═══ Data in this exercise
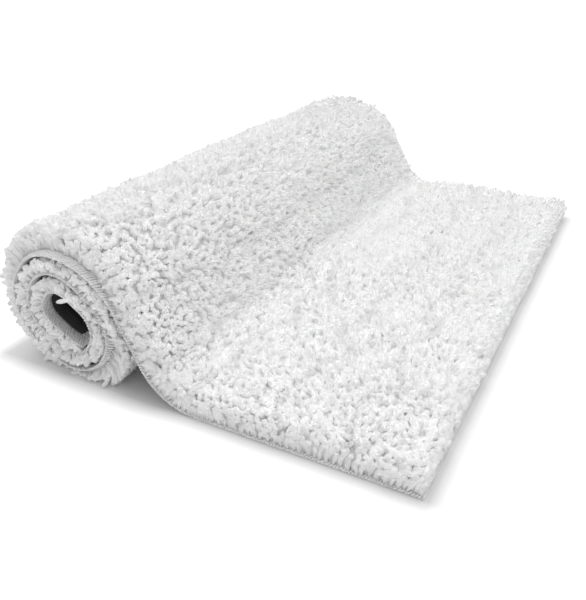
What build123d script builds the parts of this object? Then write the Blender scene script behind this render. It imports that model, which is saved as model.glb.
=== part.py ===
from build123d import *
from collections import namedtuple
from math import atan2, cos, degrees, radians, sin, sqrt
import os

os.makedirs("parts", exist_ok=True)

# A tufted bath mat, half of it flat on the floor with the pile up, the other half rolled up
# underneath itself with the pile outwards. +X runs along the mat to its flat end, +Y across it
# along the roll, +Z up. The origin is on the floor, in the middle of the footprint.

# ---- the mat, laid out flat (mm) ----
mat_width = 500.0  # across, over the overlocked edges
mat_length = 800.0  # along, over the overlocked edges
coating_thick = 1.2  # rubbery non-slip coating underneath
cloth_thick = 1.4  # woven base cloth that the yarn is tufted through
pile_free = 19.0  # yarn standing clear of the cloth where nothing presses it
pile_overhang = 3.0  # how far the yarn leans out over the flat end
thread_thick = 0.6  # overlock thread, laid over both faces and round the edge
overlock_width = 10.0  # how far the overlocking reaches in from the edge
stitch_width = 0.8  # needle thread along the inner border of the overlocking

# ---- how it is rolled ----
pile_rolled = 11.0  # yarn squeezed between one turn and the next
pile_under = 5.5  # yarn squeezed flat under the roll
turn_gap = 0.2  # air left between the yarn and the turn outside it
core_radius = 7.0  # tightest bend, at the inner end
quarter_bends = 9  # whole quarter turns from the shoulder in to the inner end
long_side = 13.0  # the roll is a little oval: straight stretches between its quarter bends
short_side = 3.0
lean = 56.0  # degrees that the oval leans, counted from level at the top of the roll
tail_turn = 13.0  # degrees of the last bend, before the straight inner end
foot_radius = 50.0  # where the mat curls up off the floor
climb_angle = 64.0  # slope of the straight climb from there to the shoulder, in degrees
climb_gap = 1.3  # air between the climb and the yarn of the turn under it

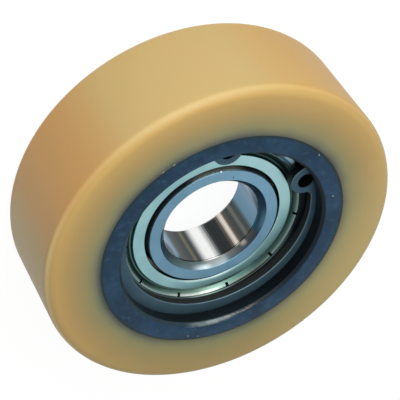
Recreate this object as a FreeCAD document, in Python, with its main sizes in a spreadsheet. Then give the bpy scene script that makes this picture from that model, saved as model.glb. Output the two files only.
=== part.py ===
import FreeCAD, Part
import Sketcher
import math
import os

# Guide roller: a cast tyre on a turned steel hub, running on a shielded ball bearing
# Millimetres. +Z is the roller's axis, towards the side that holds the circlip.
# The origin is the middle of the roller, and it stands on its plain back end.

doc = FreeCAD.newDocument("guide_roller")

# Driving dimensions
DIMENSIONS = [
    ("tread_d", 72.0, "outside diameter of the tyre"),
    ("roller_width", 22.5, "width of tyre and hub"),
    ("tread_round", 2.1, "rounding of the tread's two edges"),
    ("hub_wall", 4.3, "hub wall around the bearing seat"),
    ("mouth_chamfer", 0.65, "chamfer of the hub's two mouths"),
    ("shoulder_height", 2.5, "how far the hub's back shoulder stands in from the seat"),
    ("bearing_recess", 5.0, "from the front end to the bearing's face"),
    ("groove_depth", 1.25, "depth of the circlip groove below the seat"),
    ("groove_width", 2.0, "width of the circlip groove"),
    ("clip_sheet", 1.75, "thickness of the circlip"),
    ("clip_band", 3.7, "radial width of the circlip opposite its gap"),
    ("clip_offset", 0.87, "how far the inner circle lies off centre, towards the gap"),
    ("clip_edge", 0.2, "rounding that stamping leaves on the front outline"),
    ("lug_angle", 32.3, "half the angle between the two lug holes"),
    ("lug_inset", 2.6, "from the circlip's outer edge to each lug hole's centre"),
    ("lug_round", 3.08, "radius of each lug's end"),
    ("lug_hole_d", 3.4, "holes for the circlip pliers"),
    ("lug_root", 1.6, "fillet between each lug and the band"),
    ("lug_corner", 0.8, "rounding of the band's two outer corners"),
    ("bore_d", 20.0, "bore of the bearing"),
    ("bearing_d", 42.0, "outside diameter of the bearing, and the hub's seat"),
    ("bearing_width", 12.0, "width of both rings"),
    ("corner_width", 1.25, "radial width of the turned corner at the bore"),
    ("corner_depth", 1.35, "axial depth of that corner"),
    ("corner_blend", 0.3, "rounding where the corner runs into the bore"),
    ("corner_edge", 0.12, "rounding where the corner meets the ring's face"),
    ("face_chamfer", 0.15, "small chamfer where a ring's face meets the shield's room"),
    ("seat_round", 0.6, "corner radius at the outside of the bearing"),
    ("ball_d", 6.35, "diameter of a ball"),
    ("ball_count", 9, "balls in the bearing"),
    ("ball_play", 0.02, "running clearance between a ball and each raceway"),
    ("race_round", 3.302, "radius of the raceways' section"),
    ("land_gap", 1.9, "from the pitch circle to the land of each ring"),
    ("shield_play", 0.64, "gap between the inner ring's land and the shield's hole"),
    ("shield_ledge", 1.02, "ledge in the outer ring that the shield's edge stands on"),
    ("shield_sheet", 0.3, "thickness of the shield's sheet"),
    ("shield_sink", 0.57, "how deep the shield's flat lies below the end face"),
    ("channel_sink", 0.64, "depth of the channel below the flat"),
    ("channel_slope", 0.25, "radial run of the channel's inner slope"),
    ("channel_floor", 0.37, "radial width of the channel's floor"),
    ("rim_width", 0.42, "radial width of the curled rim's top"),
    ("rim_slope", 0.75, "radial run of the rim's inner side, which leans outwards"),
    ("rim_sink", 0.25, "how deep the curled rim's top lies below the end face"),
    ("curl_round", 0.3, "rounding of the curled rim's top"),
    ("notch_count", 10, "notches that cut the curled rim into tabs"),
    ("notch_step", 34.4, "angle from one notch to the next"),
    ("notch_width", 0.6, "width of a notch"),
    ("notch_start", 35.0, "angle of the first notch of the front shield"),
    ("cage_band", 2.6, "radial width of the cage's ribbon"),
    ("cage_sheet", 0.5, "thickness of the cage's ribbon"),
    ("pocket_play", 0.12, "clearance between a ball and its pocket"),
    ("rivet_d", 1.2, "shank of a cage rivet"),
    ("head_d", 1.9, "head of a cage rivet"),
    ("head_rise", 0.45, "height of a cage rivet's head"),
]

# Places and radii that follow from the driving dimensions
DERIVED = [
    ("tread_r", "tread_d / 2"),
    ("seat_r", "bearing_d / 2"),
    ("hub_r", "seat_r + hub_wall"),
    ("shoulder_r", "seat_r - shoulder_height"),
    ("groove_r", "seat_r + groove_depth"),
    ("back_z", "0 - roller_width / 2"),
    ("bearing_front_z", "roller_width / 2 - bearing_recess"),
    ("bearing_back_z", "bearing_front_z - bearing_width"),
    ("bearing_mid_z", "bearing_front_z - bearing_width / 2"),
    ("shoulder_top", "roller_width - bearing_recess - bearing_width"),
    ("groove_low", "roller_width - bearing_recess"),
    ("groove_high", "groove_low + groove_width"),
    ("clip_inner_r", "groove_r - clip_band + clip_offset"),
    ("lug_centre_r", "groove_r - lug_inset"),
    ("lug_hole_r", "lug_hole_d / 2"),
    ("gap_angle", "lug_angle - asin(lug_round / lug_centre_r) / 1 deg"),
    ("lug_touch_r", "sqrt(lug_centre_r ^ 2 - lug_round ^ 2)"),
    ("flank_r", "lug_centre_r + lug_round / 2"),
    ("bore_r", "bore_d / 2"),
    ("corner_r", "bore_r + corner_width"),
    ("far_corner", "bearing_width - corner_depth"),
    ("pitch_r", "(bore_d + bearing_d) / 4"),
    ("ball_r", "ball_d / 2"),
    ("ball_step", "360 / ball_count"),
    ("inner_race_r", "pitch_r - ball_r - ball_play + race_round"),
    ("outer_race_r", "pitch_r + ball_r + ball_play - race_round"),
    ("inner_land_r", "pitch_r - land_gap"),
    ("outer_land_r", "pitch_r + land_gap"),
    ("inner_face_r", "inner_land_r - face_chamfer"),
    ("shield_hole_r", "inner_land_r + shield_play"),
    ("shield_edge_r", "outer_land_r + shield_ledge"),
    ("shield_depth", "shield_sink + channel_sink + shield_sheet"),
    ("rim_r", "shield_edge_r - rim_width"),
    ("rim_foot_r", "rim_r - rim_slope"),
    ("slope_r", "rim_foot_r - channel_floor"),
    ("flat_r", "slope_r - channel_slope"),
    ("curl_r", "min(curl_round; rim_width * 0.45)"),
    ("bend_r", "min(shield_sheet / 2; channel_floor * 0.45)"),
    ("pocket_r", "ball_r + pocket_play"),
    ("dome_r", "pocket_r + cage_sheet"),
    ("cage_in_r", "pitch_r - cage_band / 2"),
    ("cage_out_r", "pitch_r + cage_band / 2"),
]

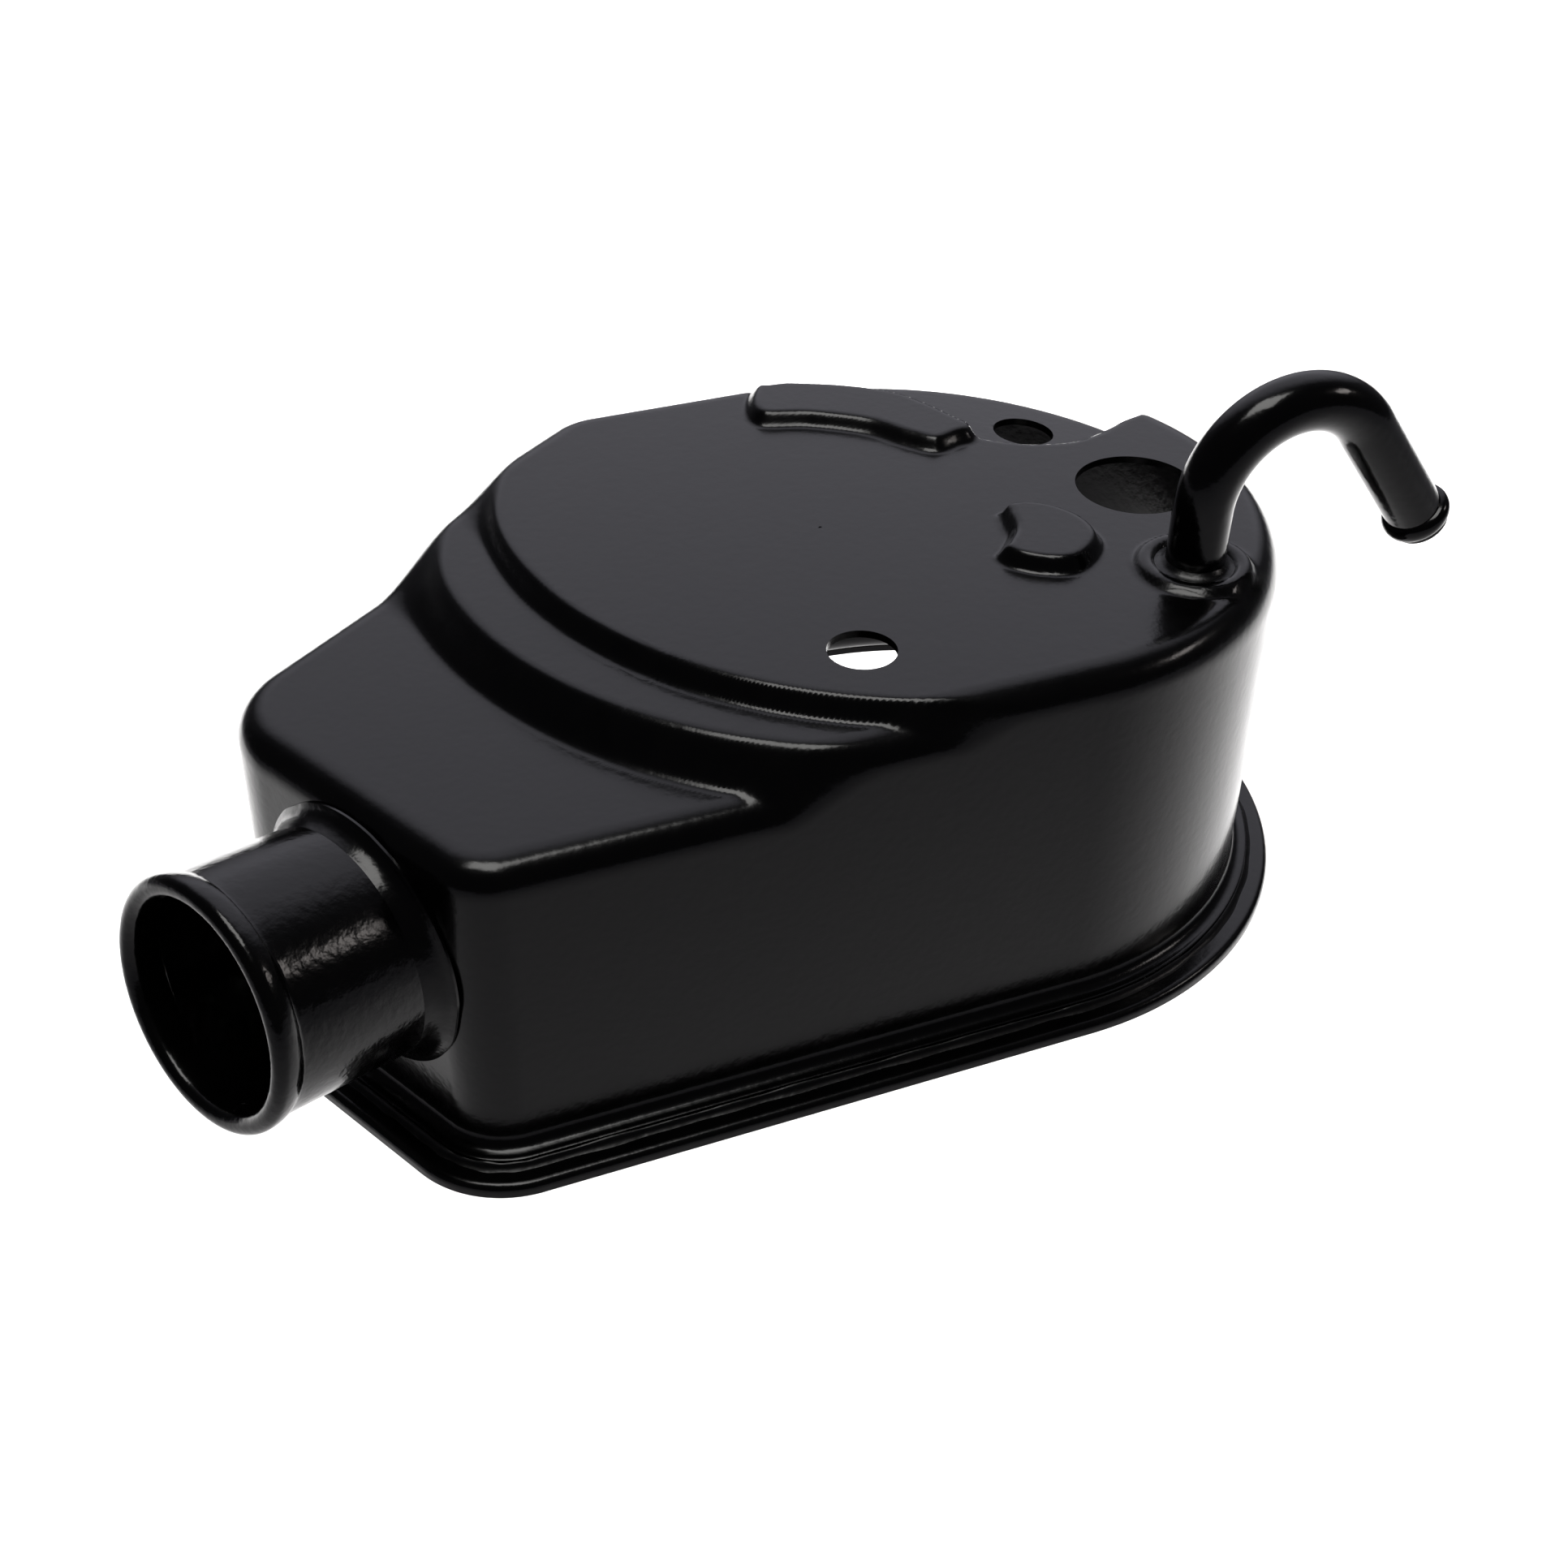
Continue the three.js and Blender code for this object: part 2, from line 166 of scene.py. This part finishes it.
def depth_inside(xy, points):
    """How far each place lies inside the closed curve; negative outside."""
    curve = smooth_curve(points)
    nearest = np.full(len(xy), 1e9)
    inside = np.zeros(len(xy), bool)
    for a, b in zip(curve, np.roll(curve, -1, 0)):
        along = b - a
        t = np.clip(((xy - a) @ along) / (along @ along), 0, 1)[:, None]
        nearest = np.minimum(nearest, np.linalg.norm(xy - a - t * along, axis=1))
        straddles = (a[1] > xy[:, 1]) != (b[1] > xy[:, 1])
        rise = along[1] if along[1] else 1e-12
        inside ^= straddles & (xy[:, 0] < a[0] + (xy[:, 1] - a[1]) * along[0] / rise)
    return np.where(inside, nearest, -nearest)


def ease(u):
    u = np.clip(u, 0, 1)
    return u * u * (3 - 2 * u)


def fall(xy, edge, foot):
    """0 on the upper side of a step, 1 on its lower side. The step softens by the far wall."""
    past_edge = np.hypot(xy[:, 0] - edge[0], xy[:, 1] - edge[1]) - edge[2]
    past_foot = np.hypot(xy[:, 0] - foot[0], xy[:, 1] - foot[1]) - foot[2]
    depth = FAR_WALL[1] - xy @ toward(FAR_WALL[0])
    extra = FAR_SOFTENING * np.exp(-(np.maximum(depth, 0) / FAR_REACH) ** 2)
    width = np.maximum(past_edge - past_foot, STEP_WIDTH) + extra
    return ease((past_edge + extra / 2) / width)


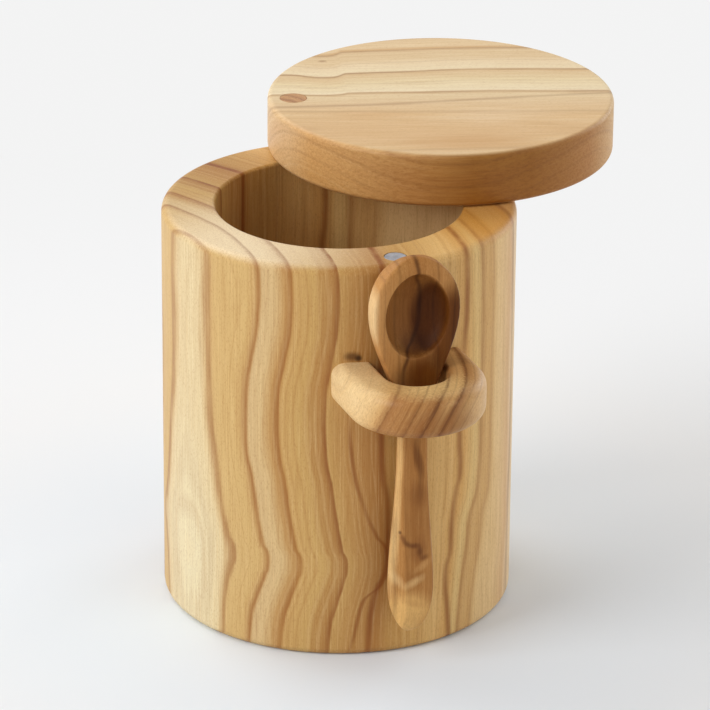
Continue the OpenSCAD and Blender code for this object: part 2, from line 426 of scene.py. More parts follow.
def woodFinish(name, look):
    # rings round a heart axis, through the whole block, with fibres that run along the axis
    sheet = Sheet(bpy.data.materials.new(name))
    dark, pale, line = (tone(*look[key]) for key in ("darkTone", "paleTone", "lineTone"))
    spot = sheet.add("ShaderNodeTexCoord", {}, {}, "Object")
    grain = sheet.add("ShaderNodeMapping", {"vector_type": "TEXTURE"}, {
        "Vector": spot, "Location": Vector(look["heart"]) * mm,
        "Rotation": turnTo(look["along"], look["across"]), "Scale": (mm, mm, mm)})
    across = sheet.add("ShaderNodeSeparateXYZ", {}, {0: grain}, "X")
    along = across.other("Z")
    flat = sheet.add("ShaderNodeVectorMath", {"operation": "MULTIPLY"}, {0: grain, 1: (1, 1, 0)})
    trueRing = sheet.add("ShaderNodeVectorMath", {"operation": "LENGTH"}, {0: flat}, "Value")
    drift = sheet.noise(grain, look["driftSize"], 2.0) - 0.5
    fibre = sheet.noise(grain, look["fibre"], 3.0, 0.6)
    ring = trueRing + drift * look["drift"] + (fibre - 0.5) * look["jitter"]
    for wander in look.get("wander", []):
        ring = ring - sheet.path(along, wander["line"]) * sheet.path(trueRing, wander["reach"])

    def cover(noise, span, share, shade):
        return sheet.blend(sheet.rise(noise, *grainSpans[span]) * share, colour, shade)

    colour = sheet.ramp(ring, [(place, tone(*shade)) for place, shade in look["ground"]])
    fine = sheet.stripes(ring + drift * fineDrift, look["fineRings"], 3.0, 0.65)
    colour = cover(fine, "fineDark", look["fineDark"], dark)
    colour = cover(fine, "finePale", look["finePale"], pale)
    colour = addSpots(sheet, spot, fibre, colour, look.get("stainsAndLight", []))
    colour = cover(fibre, "streak", look["streak"], dark)
    thread = sheet.noise(grain, look["thread"], 3.0, 0.7)
    colour = cover(thread, "threadDark", look["threads"], dark)
    colour = cover(thread, "threadPale", look["threads"], pale)
    pores = sheet.rise(sheet.noise(grain, look["pore"], 2.0, 0.6), *grainSpans["pores"])
    colour = sheet.blend(pores * look["pores"], colour, dark)
    breaks = sheet.rise(sheet.noise(grain, look["breaks"], 2.0), *grainSpans["breaks"])
    lines = sheet.ramp(ring, [(place, shadeOf(share)) for place, share in look["lines"]])
    colour = sheet.blend(lines * breaks, colour, line)
    colour = addDrawnLines(sheet, along, trueRing, drift, breaks, colour, look)
    colour = addSpots(sheet, spot, fibre, colour, look.get("marksAndShade", []))
    if "rim" in look:
        colour = darkenSideWithShade(sheet, spot, along, across, fibre, colour, look["rim"])
    bump = sheet.add("ShaderNodeBump", {}, {
        "Strength": look["bump"], "Distance": bumpDepth, "Height": fibre - pores * poreDepth})
    rough = sheet.rise(
        fibre, *grainSpans["rough"], *(look["rough"] + spread for spread in roughSpread))
    surface = sheet.add("ShaderNodeBsdfPrincipled", {}, {
        "Base Color": colour, "Roughness": rough, "Normal": bump, "Coat Weight": look["coat"],
        "Coat Roughness": coatRough, "Specular IOR Level": look["shine"]})
    return sheet.finish(surface)


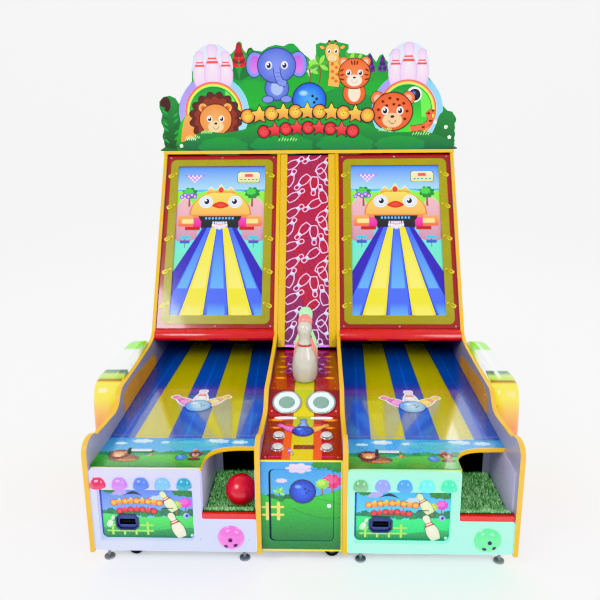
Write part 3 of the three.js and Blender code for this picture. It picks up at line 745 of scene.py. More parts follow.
def domes(word, side):
    """Five half-dome lamps stand in a row over the picture door, flat side down."""
    wide, tall, proud, foot = 33, 46, 26, 374
    rings, spokes = 10, 32
    for number, hue in enumerate(DOME_HUES[word], 1):
        x = DOME_X[word] + DOME_PITCH * (number - 1)
        look = lamp_look(f"dome_{word}_{number}", hue, 0.45)
        build = Build(outward(side * UNIT_X + x, SHELL_FRONT - 0.3, foot))
        verts = []
        for i in range(rings + 1):
            reach, lift = math.cos(i / rings * math.pi / 2), math.sin(i / rings * math.pi / 2)
            for j in range(spokes + 1):
                angle = math.pi * j / spokes
                u = math.copysign(abs(math.cos(angle)) ** 0.86, math.cos(angle))
                verts.append((wide * reach * u, tall * reach * math.sin(angle) - 4 * reach * (1 - abs(u)),
                              proud * lift))
        faces = [(i * (spokes + 1) + j, i * (spokes + 1) + j + 1, (i + 1) * (spokes + 1) + j + 1,
                  (i + 1) * (spokes + 1) + j) for i in range(rings) for j in range(spokes)]
        build.add(verts, faces, 0, None, True)
        base = [(wide * math.cos(t * math.pi / 12), proud * math.sin(t * math.pi / 12)) for t in range(13)]
        build.prism(base, 0, 1.5, 0, panel((0, 1.4, 0), (1, 0, 0), (0, -1, 0)))
        build.finish(f"dome_lamp_{word}_{number}", look, slot="lamp_lens")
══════
Work required — Transcribe, exactly and without additions, the lines of the records above, beginning with the line that contains "Continue the three.js" and ending with the line that contains "return u * u * (3 - 2 * u)", both included.

Problem solution —
Continue the three.js and Blender code for this object: part 2, from line 166 of scene.py. This part finishes it.
def depth_inside(xy, points):
    """How far each place lies inside the closed curve; negative outside."""
    curve = smooth_curve(points)
    nearest = np.full(len(xy), 1e9)
    inside = np.zeros(len(xy), bool)
    for a, b in zip(curve, np.roll(curve, -1, 0)):
        along = b - a
        t = np.clip(((xy - a) @ along) / (along @ along), 0, 1)[:, None]
        nearest = np.minimum(nearest, np.linalg.norm(xy - a - t * along, axis=1))
        straddles = (a[1] > xy[:, 1]) != (b[1] > xy[:, 1])
        rise = along[1] if along[1] else 1e-12
        inside ^= straddles & (xy[:, 0] < a[0] + (xy[:, 1] - a[1]) * along[0] / rise)
    return np.where(inside, nearest, -nearest)


def ease(u):
    u = np.clip(u, 0, 1)
    return u * u * (3 - 2 * u)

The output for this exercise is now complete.